_WHAT YOU ARE ASKED TO DO_
Starting at the line containing "record = json.load(file)", please quote every line up to and including the line containing "obj.parent = None", exactly, and nothing beyond.

_MATERIAL_

====================

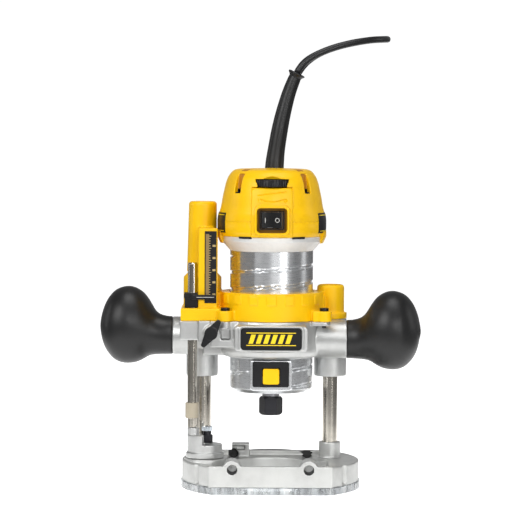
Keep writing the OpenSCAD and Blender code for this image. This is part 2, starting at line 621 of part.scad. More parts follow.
// ---- motor cap ----
// outer profile of the cap, radius at height
cap_z = [[45.4, 221.5], [45.4, 228.4], [43.6, 232], [42.3, 242], [40.1, 253], [37.6, 259], [35, 263], [32.6, 265.2], [29, 266.4], [14, 267.2]];
module cap_profile(o, z0, z1) {
  intersection() {
    rotate_extrude($fn = 120) polygon(concat([[0, 200]], [[42.6 + o, 208.8], [45.4 + o, 212.6]], [for (p = cap_z) [p[0] + o, p[1]]], [[0, 267.4 + o]]));
    translate([0, 0, z0]) cylinder(r = 60, h = z1 - z0);
  }
}
vent_at = [-134.5, -44, 135.5, 44.5];
module cap_inner() { rotate_extrude($fn = 120) polygon([[0, 190], [39.6, 190], [39.6, 210], [42.4, 213], [42.4, 229], [40.4, 233], [39.2, 242], [37, 252], [34.2, 258], [29, 263], [0, 264.4]]); }
module panel_window(g) { translate([-17 - g, -60, 208 - g]) cube([34 + 2 * g, 60 - 26, 41.6 + 2 * g]); }
module motor_cap_lower() {
  color([0.98, 0.76, 0.05]) difference() {
    cap_profile(0, 208.8, 221.5);
    cap_inner();
    panel_window(0);
  }
}
module motor_cap_upper() {
  color([0.98, 0.76, 0.05]) difference() {
    cap_profile(0, 221.5, 268);
    // hollow, with walls left behind the air inlet grooves
    difference() {
      cap_inner();
      for (a = vent_at) rotate(a) translate([32.6, -5.6, 242.6]) cube([9, 11.2, 24]);
    }
    panel_window(0);
    // slot of the speed dial and the thumb scoop above it
    translate([0, -28.6, 249.6]) cylinder(r = 15.5, h = 6.8);
    translate([0, -50, 252]) sphere(r = 14.6);
    // air inlets: grooves, open at the lower end
    for (a = vent_at) rotate(a) {
      translate([0, 3.9, 0]) rotate([90, 0, 0]) linear_extrude(7.8) polygon([[37.2, 244.8], [52, 243.9], [52, 272], [33.9, 272]]);
      translate([30, -3.3, 245.3]) cube([8.6, 6.6, 2.7]);
    }
    // seat of the strain relief
    translate([1.6, 12, 250]) cylinder(r = 8, h = 30);
  }
}
module front_panel() {
  color([0.98, 0.76, 0.05]) difference() {
    intersection() { cap_profile(0.9, 208.8, 249.6); panel_window(-0.05); }
    cap_inner();
    // window of the switch
    plate_xz(0, 222.9, 26.6, 21, 3, -60, 40);
  }
}
module switch_body() {
  color([0.14, 0.14, 0.14]) difference() {
    union() { plate_xz(0, 222.9, 26, 20.4, 2.6, -39.4, 3); plate_xz(0, 222.9, 22, 17, 1.5, -36.5, 18); }
    plate_xz(0, 223, 18.6, 14.2, 1, -45, 15);
    translate([0, -35, 210]) cylinder(r = 1.25, h = 30);
  }
}
module switch_rocker() {
  color([0.08, 0.08, 0.08]) translate([0, -35, 223]) rotate([0, 0, -6]) {
    translate([0, 0, -6.5]) linear_extrude(13) polygon([[-8.3, -5.2], [-8, -6.2], [0, -4.4], [8, -6.2], [8.3, -5.2], [6.5, 0], [2.5, 2.6], [-2.5, 2.6], [-6.5, 0]]);
    translate([0, 0, -8.2]) cylinder(r = 1.2, h = 16.4);
  }
}
module speed_dial() {
  color([0.1, 0.1, 0.1]) translate([0, -28.6, 0]) difference() {
    union() {
      translate([0, 0, 250]) cylinder(r = 14.4, h = 6);
      for (a = [0:12:348]) rotate(a) translate([13.9, -0.8, 250.3]) cube([1.1, 1.6, 5.4]);
      translate([0, 0, 239]) cylinder(r = 2, h = 12);
    }
  }
}
module speed_module() {
  color([0.16, 0.3, 0.18]) difference() { union() {
    translate([-14, -22, 236.4]) cube([28, 30, 1.6]);
    translate([-6, -34, 238]) cube([12, 12, 8.6]);
    translate([-10, -30, 236.4]) cube([20, 9, 1.6]);
    }
    translate([0, -28.6, 230]) cylinder(r = 2.1, h = 30);
  }
}

// ---- strain relief and cord ----
relief = [[1.7, 12, 262], [2.2, 12, 270], [3.4, 12, 280], [5.8, 12, 295], [8.9, 12, 310], [13.2, 12, 326], [17.3, 12, 337.2], [18.8, 12, 340.6]];
relief_r = [7.9, 7.7, 7.2, 6.9, 6.4, 5.8, 5.4, 5.3];
cord_exit = [20.2, 12, 343.6];
exit_dir = [cos(64), 0, sin(64)];
// route of the cord: out of the relief, over and back, down behind the machine to the coil
route = concat([cord_exit, cord_exit + 2 * exit_dir, cord_exit + 4 * exit_dir], [
  [25.2, 12.3, 351.6], [29.8, 13, 355.5], [36, 14, 358.9], [45.2, 16, 363], [56.6, 19.5, 366.8], [70.4, 25, 370],
  [83.5, 33.2, 372.2], [93, 45, 373], [97.5, 59.5, 373.6], [94.8, 75, 373.9], [85.5, 86.5, 373.8], [72.2, 92.5, 372.1],
  [58.6, 93.6, 368.9], [46.8, 92.6, 364.9], [38, 91, 360.6], [31.2, 89.6, 355.9], [26, 88.3, 350.6], [21.4, 87, 343.6],
  [17.9, 86, 336.5], [13.7, 84.6, 326], [9.3, 83.3, 310.1], [6, 82.4, 294.6], [3.8, 82, 279.1], [3, 82, 262], [4, 83, 245],
  [6.6, 86, 227], [10.8, 91.5, 209], [16.2, 100, 192.5], [22.4, 110.5, 177], [28.8, 120.5, 161.5], [35.2, 128.6, 144.5],
  [41.4, 134.4, 125], [46.8, 137.4, 103], [50.6, 138.2, 79], [52.3, 137, 54], [52.8, 131, 31.5], [52.5, 120, 14],
  [51.2, 106, 5.2], [47.2, 92.6, 3], [39, 80.7, 3], [28.5, 71.8, 3]]);
// from the coil's upper layer to the plug
tail = [[-13, 71.3, 8.7], [-24, 74.6, 8.7], [-36, 79.6, 8.6], [-46.5, 86, 8.2], [-55, 94, 7.6], [-60.3, 103, 7.2], [-62, 112.5, 7], [-62, 118, 7]];
coil_at = [0, 108];
module strain_relief() {
  color([0.1, 0.1, 0.1]) {
    sweep(concat(relief, [cord_exit - 1 * exit_dir, cord_exit]), concat(relief_r, [7.2, 7]), 16);
  }
}
module cord_lead() {
  color([0.14, 0.14, 0.14]) {
    sweep(curve(route, 2), [for (i = [0:(len(route) - 1) * 2]) cord_d / 2], 8);
    sweep(tail, [for (i = tail) cord_d / 2], 8);
  }
}
module cord_coil() { color([0.14, 0.14, 0.14]) translate([coil_at[0], coil_at[1], 0]) rotate_extrude() translate([20, 0]) square([29, 11.6]); }
module supply_plug() {
  color([0.13, 0.13, 0.13]) {
    difference() {
      union() {
        translate([-62, 118, 7]) rotate([-90, 0, 0]) cylinder(r1 = 4.4, r2 = 5.6, h = 9);
        translate([-62, 144, 7]) rotate([90, 0, 0]) linear_extrude(18) polygon(rrp(23, 13, 3));
        for (s = [-1, 1]) translate([-62 + s * 6.35 - 0.75, 143.9, 3.85]) cube([1.5, 16, 6.3]);
      }
    }
  }
}

sub_base();
sub_base_screws();
base_casting();
left_column();
right_column();
column_set_screws();
column_stop_rings();
plunge_spring();
detent_ball();
turret();
turret_stop_bolt();
turret_jam_nut();
turret_screw();
carriage_casting();
column_bushings();
handle_studs();
left_handle();
right_handle();
nameplate();
carriage_cover();
cover_screws();
scale_plate();
depth_rod();
depth_rod_ferrule();
depth_pointer();
depth_lock_knob();
plunge_lock_lever();
plunge_lock_screw();
clamp_bolt();
clamp_lever();
clamp_pin();
motor_housing();
motor_collar();
lock_panel();
lock_button();
lock_spring();
lower_bearing();
upper_bearing();
bearing_carriers();
stator();
field_coils();
brush_holders();
brushes();
spindle();
armature();
commutator();
fan();
collet();
collet_nut();
motor_cap_lower();
motor_cap_upper();
front_panel();
switch_body();
switch_rocker();
speed_dial();
speed_module();
strain_relief();
cord_lead();
cord_coil();
supply_plug();
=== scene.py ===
import math
import json

import bpy
import bmesh
import numpy as np
from mathutils import Vector, Matrix
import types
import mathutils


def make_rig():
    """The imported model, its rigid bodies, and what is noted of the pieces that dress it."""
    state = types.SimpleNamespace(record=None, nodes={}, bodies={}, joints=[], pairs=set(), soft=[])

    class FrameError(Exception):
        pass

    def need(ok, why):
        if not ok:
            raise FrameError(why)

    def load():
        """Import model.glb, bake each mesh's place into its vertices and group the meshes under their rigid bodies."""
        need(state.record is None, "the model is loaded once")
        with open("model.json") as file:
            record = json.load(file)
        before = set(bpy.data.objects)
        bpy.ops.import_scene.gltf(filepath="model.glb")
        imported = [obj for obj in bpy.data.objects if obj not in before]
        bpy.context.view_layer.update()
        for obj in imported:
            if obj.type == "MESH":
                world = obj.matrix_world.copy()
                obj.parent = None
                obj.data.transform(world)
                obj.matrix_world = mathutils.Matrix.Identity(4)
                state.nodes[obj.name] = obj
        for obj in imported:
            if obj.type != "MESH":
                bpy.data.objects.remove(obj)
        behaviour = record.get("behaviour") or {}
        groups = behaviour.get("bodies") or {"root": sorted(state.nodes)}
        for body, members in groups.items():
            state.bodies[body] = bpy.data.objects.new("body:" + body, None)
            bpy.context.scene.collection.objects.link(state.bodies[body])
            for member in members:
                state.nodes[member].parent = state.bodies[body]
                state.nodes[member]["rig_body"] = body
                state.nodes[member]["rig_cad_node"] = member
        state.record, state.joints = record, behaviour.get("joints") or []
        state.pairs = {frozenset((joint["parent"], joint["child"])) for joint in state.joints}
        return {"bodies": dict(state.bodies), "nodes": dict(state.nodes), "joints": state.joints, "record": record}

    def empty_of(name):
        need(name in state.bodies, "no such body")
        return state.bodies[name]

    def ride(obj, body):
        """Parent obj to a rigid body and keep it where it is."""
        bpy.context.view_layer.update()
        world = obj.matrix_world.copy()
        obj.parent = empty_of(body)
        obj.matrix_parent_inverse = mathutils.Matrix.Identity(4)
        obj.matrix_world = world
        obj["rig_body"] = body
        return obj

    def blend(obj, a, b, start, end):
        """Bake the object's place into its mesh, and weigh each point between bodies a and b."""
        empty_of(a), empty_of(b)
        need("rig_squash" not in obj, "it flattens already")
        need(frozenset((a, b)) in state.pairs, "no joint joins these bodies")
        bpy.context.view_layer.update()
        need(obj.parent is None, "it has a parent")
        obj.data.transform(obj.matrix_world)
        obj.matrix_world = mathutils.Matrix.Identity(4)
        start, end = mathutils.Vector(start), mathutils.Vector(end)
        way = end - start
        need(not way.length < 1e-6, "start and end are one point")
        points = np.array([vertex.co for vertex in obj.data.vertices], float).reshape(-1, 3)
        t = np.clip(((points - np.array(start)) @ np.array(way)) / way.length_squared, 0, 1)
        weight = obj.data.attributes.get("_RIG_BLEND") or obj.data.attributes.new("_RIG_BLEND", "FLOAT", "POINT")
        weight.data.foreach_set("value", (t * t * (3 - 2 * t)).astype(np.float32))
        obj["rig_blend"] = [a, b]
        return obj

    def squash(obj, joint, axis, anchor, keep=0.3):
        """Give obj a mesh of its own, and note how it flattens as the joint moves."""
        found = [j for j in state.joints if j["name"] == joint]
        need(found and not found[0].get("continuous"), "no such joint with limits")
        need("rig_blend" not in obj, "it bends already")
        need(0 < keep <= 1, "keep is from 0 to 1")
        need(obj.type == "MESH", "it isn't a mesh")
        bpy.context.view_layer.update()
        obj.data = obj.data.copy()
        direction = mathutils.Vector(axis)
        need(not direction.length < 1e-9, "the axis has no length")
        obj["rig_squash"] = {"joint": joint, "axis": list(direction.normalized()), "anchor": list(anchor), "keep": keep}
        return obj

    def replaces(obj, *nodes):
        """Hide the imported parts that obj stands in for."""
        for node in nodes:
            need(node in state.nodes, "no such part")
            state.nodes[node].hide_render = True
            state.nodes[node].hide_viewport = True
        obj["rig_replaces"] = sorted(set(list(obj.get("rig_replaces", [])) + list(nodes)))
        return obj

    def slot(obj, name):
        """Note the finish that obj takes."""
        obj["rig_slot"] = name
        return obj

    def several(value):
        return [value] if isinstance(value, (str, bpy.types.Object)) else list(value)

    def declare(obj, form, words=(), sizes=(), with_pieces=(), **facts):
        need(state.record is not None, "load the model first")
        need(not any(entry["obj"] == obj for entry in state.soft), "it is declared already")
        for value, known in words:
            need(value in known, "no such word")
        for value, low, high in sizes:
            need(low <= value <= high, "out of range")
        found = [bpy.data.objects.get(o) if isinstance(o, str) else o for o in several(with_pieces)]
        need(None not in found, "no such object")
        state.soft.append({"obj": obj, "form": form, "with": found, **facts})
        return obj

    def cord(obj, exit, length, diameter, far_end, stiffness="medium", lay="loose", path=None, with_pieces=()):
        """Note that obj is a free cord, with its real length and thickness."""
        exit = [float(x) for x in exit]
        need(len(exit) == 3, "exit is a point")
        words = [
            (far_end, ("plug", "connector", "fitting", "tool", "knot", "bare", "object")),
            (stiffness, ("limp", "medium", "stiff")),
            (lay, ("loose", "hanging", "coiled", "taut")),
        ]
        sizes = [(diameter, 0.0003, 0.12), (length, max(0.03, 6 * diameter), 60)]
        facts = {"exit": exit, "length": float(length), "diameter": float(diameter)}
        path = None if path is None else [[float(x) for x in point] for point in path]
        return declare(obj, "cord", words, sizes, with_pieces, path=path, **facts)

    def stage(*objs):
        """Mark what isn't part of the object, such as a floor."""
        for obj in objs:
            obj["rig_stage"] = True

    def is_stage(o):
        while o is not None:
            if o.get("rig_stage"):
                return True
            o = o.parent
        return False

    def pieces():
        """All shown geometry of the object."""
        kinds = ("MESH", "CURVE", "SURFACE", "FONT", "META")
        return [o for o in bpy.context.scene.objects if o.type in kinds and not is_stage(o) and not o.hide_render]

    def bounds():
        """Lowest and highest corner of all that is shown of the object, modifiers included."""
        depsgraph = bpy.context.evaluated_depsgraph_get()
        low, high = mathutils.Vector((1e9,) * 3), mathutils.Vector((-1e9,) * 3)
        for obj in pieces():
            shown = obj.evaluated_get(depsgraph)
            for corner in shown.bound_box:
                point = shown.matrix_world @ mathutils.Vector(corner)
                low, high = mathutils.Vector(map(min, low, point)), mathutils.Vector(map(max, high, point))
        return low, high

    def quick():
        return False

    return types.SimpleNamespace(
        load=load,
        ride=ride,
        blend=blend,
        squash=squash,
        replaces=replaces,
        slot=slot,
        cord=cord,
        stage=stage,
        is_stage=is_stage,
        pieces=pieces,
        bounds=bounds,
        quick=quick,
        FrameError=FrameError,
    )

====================

_ANSWER IN FULL_
            record = json.load(file)
        before = set(bpy.data.objects)
        bpy.ops.import_scene.gltf(filepath="model.glb")
        imported = [obj for obj in bpy.data.objects if obj not in before]
        bpy.context.view_layer.update()
        for obj in imported:
            if obj.type == "MESH":
                world = obj.matrix_world.copy()
                obj.parent = None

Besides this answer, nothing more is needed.